Bolko (Bolesław) I Surowy (Srogi) lub jaworski - od 1278 roku książę jaworski, w latach 1278 - 1281 i od 1286 roku lwówecki, od 1291 roku świdnicki, opiekun księstwa wrocławskiego i legnickiego od 1296 roku. http://pl.wikipedia.org/wiki/Bolko_I_Surowy

Bolko I the Strict

From Wikipedia, the free encyclopedia

Bolko I the Strict also known as the Raw or of Jawor (Polish: Bolko I Surowy[1] or Srogi or Jaworski; b. 1252/56 - d. 9 November 1301), was a Duke of Lwówek (Löwenberg) during 1278-81 (with his brother as co-ruler) and Jawor (Jauer) since 1278 (with his brother as co-ruler until 1281), sole Duke of Lwówek since 1286, Duke of Świdnica-Ziębice since 1291.

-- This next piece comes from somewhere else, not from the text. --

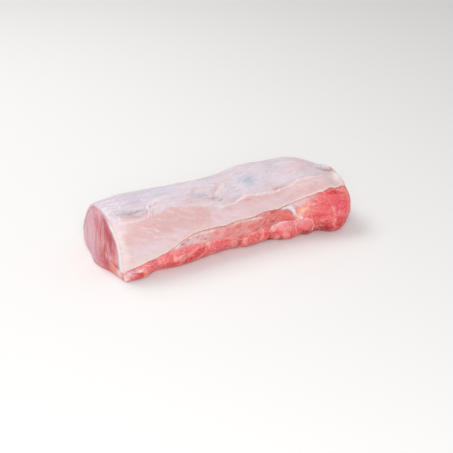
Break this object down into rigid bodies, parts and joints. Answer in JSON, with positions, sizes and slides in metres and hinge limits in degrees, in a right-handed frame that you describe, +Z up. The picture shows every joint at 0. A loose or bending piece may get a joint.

He was the second son of Bolesław II the Bald, Duke of Legnica by his first wife Hedwig, daughter of Henry I, Count of Anhalt.


Probably because it was still too young to actively participate in politics, Bolko appears rarely in the chronicles before his father's death. Possibly he took part in the victorious Battle of Stolec in 1277.

Bolesław II died by 26 December 1278. Bolko I and his younger brother Bernard the Lightsome inherited Jawor (Jauer) and Lwówek (Löwenberg) as co-rulers, and their older brother Henry V the Fat retain Legnica. In 1281 Bolko I and Bernard divided their domains: Bernard kept Lwówek and Bolko I became in sole ruler of Jawor.

One of the first tasks of Bolko I as sole ruler was protect his modest inheritance from the growing power of Henry IV Probus, Duke of Wroclaw. To that end, he decided to entered in an alliance with the Margraves of Brandenburg. In order to cemented this alliance, was arranged the marriage between Bolko I and the daughter of Margrave Otto V the Long, Beatrix. The betrothal was performed in the city of Spandau on 19 April 1279; however, because the close relationship between groom and bride, the formal wedding was performed more than five years, in 1284 (although the Papal dispensation to allow the wedding was announced one year later, in 1285). Bolko I's approximation to the House of Ascania engaging him in an armed conflict with the German King Rudolf I of Habsburg and Henry IV Probus. An expedition made to Wroclaw in 1280 and to Prague in the following year, instead the expected success, brought him a retaliatory action of the Duke of Wroclaw.

After the death of his brother Bernard in 1286 without issue, Bolko I inherited the Duchy of Lwówek, by virtue of a reciprocal inheritance treaty signed by the brothers around 1281.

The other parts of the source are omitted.